In figure, X and Y are the mid points of AC and AB respectively, QP ∥ BC and CYQ and BXP are straight lines.
Question:
In figure, X and Y are the mid points of AC and AB respectively, QP ∥ BC and CYQ and BXP are straight lines. Prove that ar(ΔABP) = ar(ΔACQ).
Solution:
Since X and Y are the mid points of AC and AB respectively.
Therefore, XY ∥ BC
Clearly, triangles BYC and BXC are on the same base BC and between the same parallels XY and BC
∴ ar(ΔBYC) = ar(ΔBXC)
⇒ ar(ΔBYC) − ar(ΔBOC) = ar(ΔBXC) − ar(ΔBOC)
⇒ ar(ΔBOY) = ar(ΔCOX)
⇒ ar(ΔBOY) + ar(ΔXOY) = ar(ΔCOX) + ar(ΔXOY)

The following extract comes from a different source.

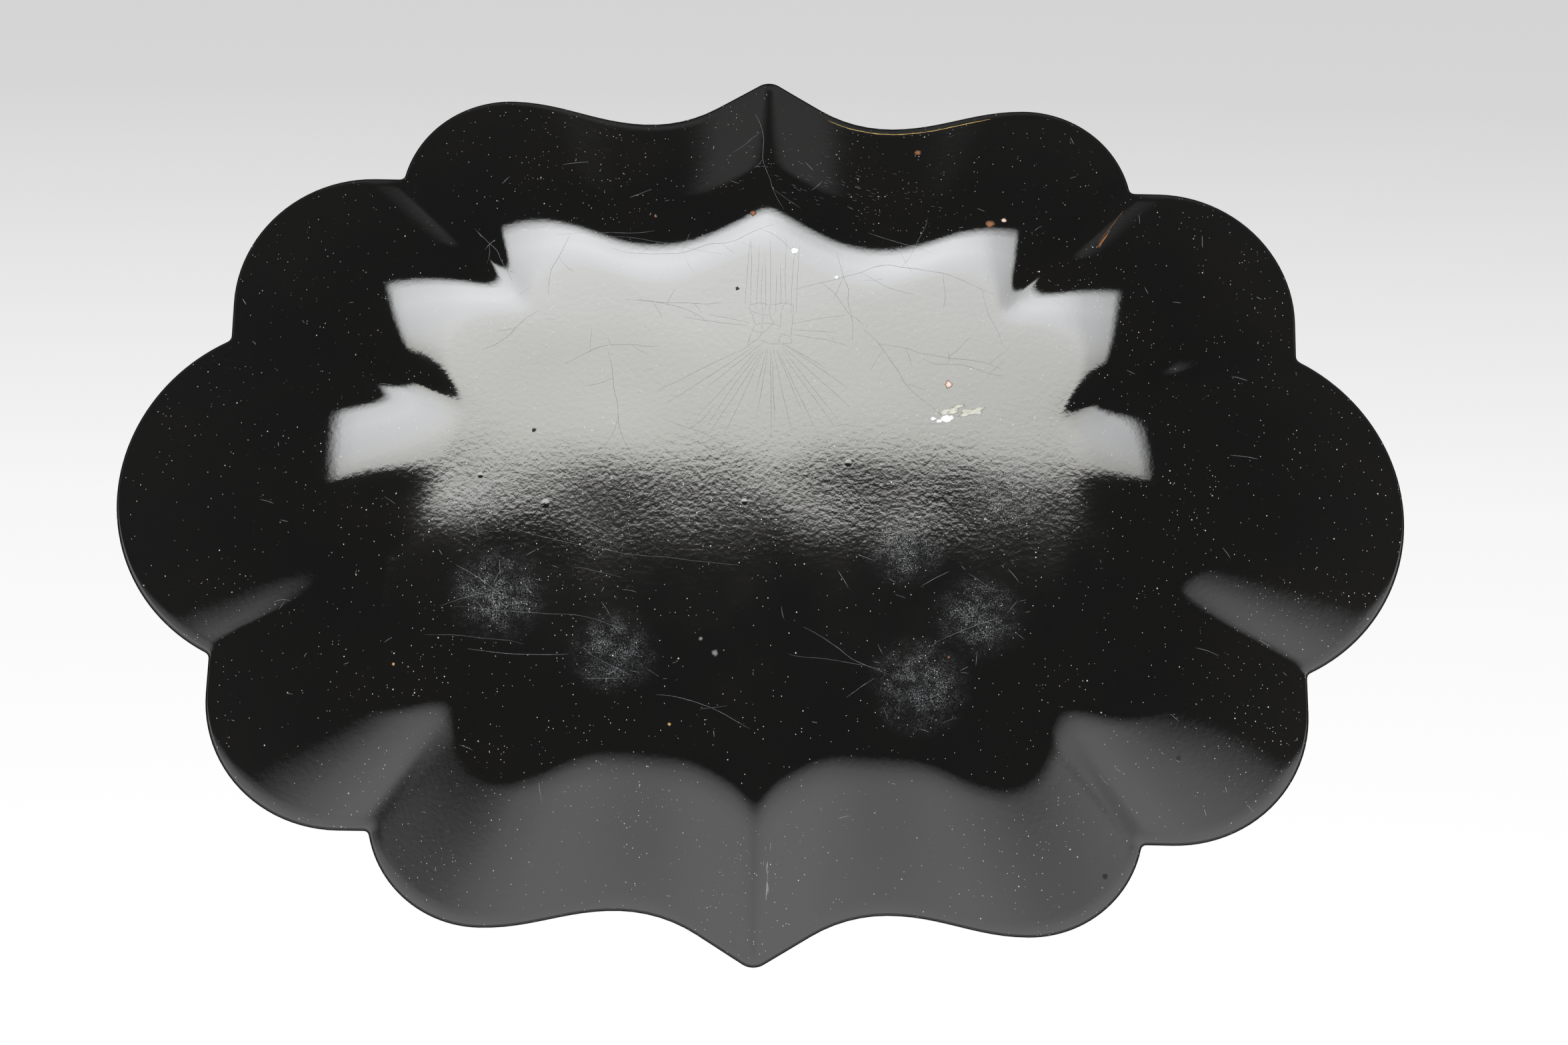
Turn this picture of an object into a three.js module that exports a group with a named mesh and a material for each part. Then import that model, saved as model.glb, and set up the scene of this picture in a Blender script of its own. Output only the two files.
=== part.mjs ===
// A Zhostovo tray: a scalloped oval dish pressed from sheet iron, its edge rolled over a wire,
// primed and lacquered on both sides, with gilding and a painted bouquet on the face.
// Millimetres, +Z up, length along X. The tray lies on its underside with the face up, and the
// origin is under the middle of the well, on the surface that it rests on.
import * as THREE from "three";

// Outline in plan, one quarter: end lobe, corner lobe, then the long side with its middle point.
const END_REACH = 230;
const END_R = 66;
const CORNER_X = 193;
const CORNER_Y = 122.6;
const CORNER_R = 49;
const CREST_X = 94;
const CREST_Y = 155.5;
const CREST_R = 40;
const VALLEY_X = 46;
const VALLEY_Y = 148.3;
const VALLEY_R = 50;
const FLANK = THREE.MathUtils.degToRad(32);
const TIP_R = 7;
const SLOPE_EASE = 0.38; // how far the long side's crest and valley run level, as a share of the way between
const NOTCH = 1.8; // each lobe stops this far short of the cusp between two lobes

// The flat well's outline echoes the tray's. Each lobe is a curve, given by its four control points, x then y.
const WELL_END = [112, 0, 112, 10.8, 106, 18, 98, 17.4];
const WELL_CORNER = [98, 18.6, 114, 34, 124, 64, 80.6, 57];
const WELL_CREST = [80, 57.6, 84, 69, 79, 77, 67, 77];
const WELL_SLOPE = [67, 77, 56, 77, 49, 70, 38, 70];
const WELL_POINT = [38, 70, 25, 70, 12, 82, 0, 86];

// Section through the rim.
const RIM_HEIGHT = 34;
const RIM_SWAY = 2.5; // the rim stands this much higher on the two axes and lower between them
const BLEND = 0.5; // share of the rim's width over which it curves up out of the well
const SHEET = 0.8;
const COAT = 0.4; // ground and lacquer together
const GAP = 0.05;
const WIRE_R = 0.85;
const WIRE_FIT = 0.25;
const SEAM = 2; // in degrees: face and back coats stop this far from the bead's widest line
const ROLL_START = 2.6; // from the wire's middle, inward down the rim, to where the rolled edge begins

// Each layer's under surface, as its height over the well's lowest surface.
const BACK_COAT = 0;
const IRON = BACK_COAT + COAT + GAP;
const FACE_COAT = IRON + SHEET + GAP;
const PAINT = FACE_COAT + COAT + GAP;
const PAINT_THICK = 0.2;
const BEAD_R = WIRE_R + WIRE_FIT + PAINT - GAP - IRON;

// How finely each stretch is divided.
const END_STEPS = 4;
const CORNER_STEPS = 4;
const CREST_STEPS = 4;
const SLOPE_STEPS = 2;
const VALLEY_STEPS = 1;
const GARLAND = [0.72, 0.9]; // the gilt border, as shares of the rim's width
const RIM_RINGS = [0, 0.2, 0.5, ...GARLAND, 1];
const UNDER_WIRE = [-45]; // angles round the wire, in degrees up from level, of the bead's facets
const OVER_WIRE = [45, 90, 135]; // the last is where the rolled edge ends
const WIRE_SIDES = 6;
const PLATE_SIDES = 8;
const PLATE_R = 40;
const PETAL_STEPS = 4;

const PETAL_NOTCH = 0.16; // how far a flower's outline comes in between petals, as a share of its radius
const LEAF_WIDTH = 6;
const LEAF_SHOULDER = 0.25; // where along a leaf its outline is widest, and where it starts to taper
const LEAF_TAPER = 0.7;

function arc(x, y, radius, from, to) {
  return new THREE.EllipseCurve(x, y, radius, radius, from, to, to < from);
}

function line(x0, y0, x1, y1) {
  return new THREE.LineCurve(new THREE.Vector2(x0, y0), new THREE.Vector2(x1, y1));
}

function bezier(...numbers) {
  const points = [];
  for (let i = 0; i < numbers.length; i += 2) {
    points.push(new THREE.Vector2(numbers[i], numbers[i + 1]));
  }
  return new THREE.CubicBezierCurve(...points);
}

// Points along several curves that follow each other, each divided into its own number of steps.
function along(stretches) {
  const points = stretches.flatMap(([curve, steps]) => curve.getPoints(steps).slice(0, -1));
  const last = stretches[stretches.length - 1][0];
  return [...points, last.getPoint(1)];
}

// One quarter of the edge, from the end on +X round to the middle point on +Y.
function edgeQuarter() {
  const right = Math.PI / 2;
  const endX = END_REACH - END_R;
  const endStop = Math.acos((CORNER_X - endX) / END_R);
  const cuspY = END_R * Math.sin(endStop);
  const endLobe = arc(endX, 0, END_R, 0, endStop - NOTCH / END_R);

  const cornerX = CORNER_X - CORNER_R;
  const cornerY = CORNER_Y - CORNER_R;
  const crestStart = Math.asin((CORNER_Y - CREST_Y + CREST_R) / CREST_R);
  const cuspX = CREST_X + CREST_R * Math.cos(crestStart);

  const crest = arc(CREST_X, CREST_Y - CREST_R, CREST_R, crestStart + NOTCH / CREST_R, right);
  const level = SLOPE_EASE * (CREST_X - VALLEY_X);
  const slope = bezier(
    CREST_X, CREST_Y, CREST_X - level, CREST_Y,
    VALLEY_X + level, VALLEY_Y, VALLEY_X, VALLEY_Y,
  );
  const valley = arc(VALLEY_X, VALLEY_Y + VALLEY_R, VALLEY_R, -right, -right - FLANK);
  const rise = valley.getPoint(1);
  const apex = rise.y + rise.x * Math.tan(FLANK);
  const tipY = apex - TIP_R / Math.cos(FLANK);
  const tip = arc(0, tipY, TIP_R, right - FLANK, right);
  const flankEnd = tip.getPoint(0);

  return [
    ...along([[endLobe, END_STEPS]]),
    ...along([
      [line(CORNER_X, cuspY + NOTCH, CORNER_X, cornerY), 1],
      [arc(cornerX, cornerY, CORNER_R, 0, right), CORNER_STEPS],
      [line(cornerX, CORNER_Y, cuspX + NOTCH, CORNER_Y), 1],
    ]),
    ...along([
      [crest, CREST_STEPS],
      [slope, SLOPE_STEPS],
      [valley, VALLEY_STEPS],
      [line(rise.x, rise.y, flankEnd.x, flankEnd.y), 1],
      [tip, 1],
    ]),
  ];
}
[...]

⇒ ar(ΔBXY) = ar(ΔCXY) .... (2)
We observed that the quadrilaterals XYAP and XYAQ are on the same base XY and between same parallels XY and PQ.
∴ ar(quad. XYAP) = ar(quad XYQA) ⋅⋅⋅⋅ (2)
Adding 1 and 2, we get
∴ ar(ΔBXY) + ar(quad. XYAP) = ar(ΔCXY) + ar(quad XYQA)
⇒ ar(ΔABP) = ar(ΔACQ)